Shams’ illusion, however, is the reverse of the ventriloquism effect: A sound is inducing a visual perception. As Shams et al. point out, the illusion doesn’t work in reverse: if we see three flashes accompanied by one beep, we are never fooled into believing we only saw one flash. In a separate experiment, Shams’ team found that people watching a cello plucking video accompanied by a cello bowing sound often reported hearing the plucking sound. Why didn’t they report seeing bowing instead? When does the visual system take precedence, and when does the audio system?
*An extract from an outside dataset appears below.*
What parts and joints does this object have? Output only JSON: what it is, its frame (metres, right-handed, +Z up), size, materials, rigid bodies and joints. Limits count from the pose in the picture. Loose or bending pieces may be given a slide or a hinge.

You might think it relates primarily to context: whichever mode is most appropriate “wins.” But in the case of the Shams illusion, the visual mode is always what observers are paying attention to, and sometimes the audio stimulus affects it and sometimes it doesn’t. More likely, Shams et al. argue, is that different phenomena are related to the particular stimuli themselves: the discontinuous stimulus (beeping, plucking) is more likely to affect the continuous stimulus, compared to the other way around.
Clearly, however, there are limits to this effect. In the context of Cognitive Daily, most viewers don’t see it. As Mick Grierson noted in the comments yesterday, the fluidity of the effect can have interesting implications in the arts. I’d be very interested to see a work of art that explores the boundaries of this illusion: when it works, and when it doesn’t.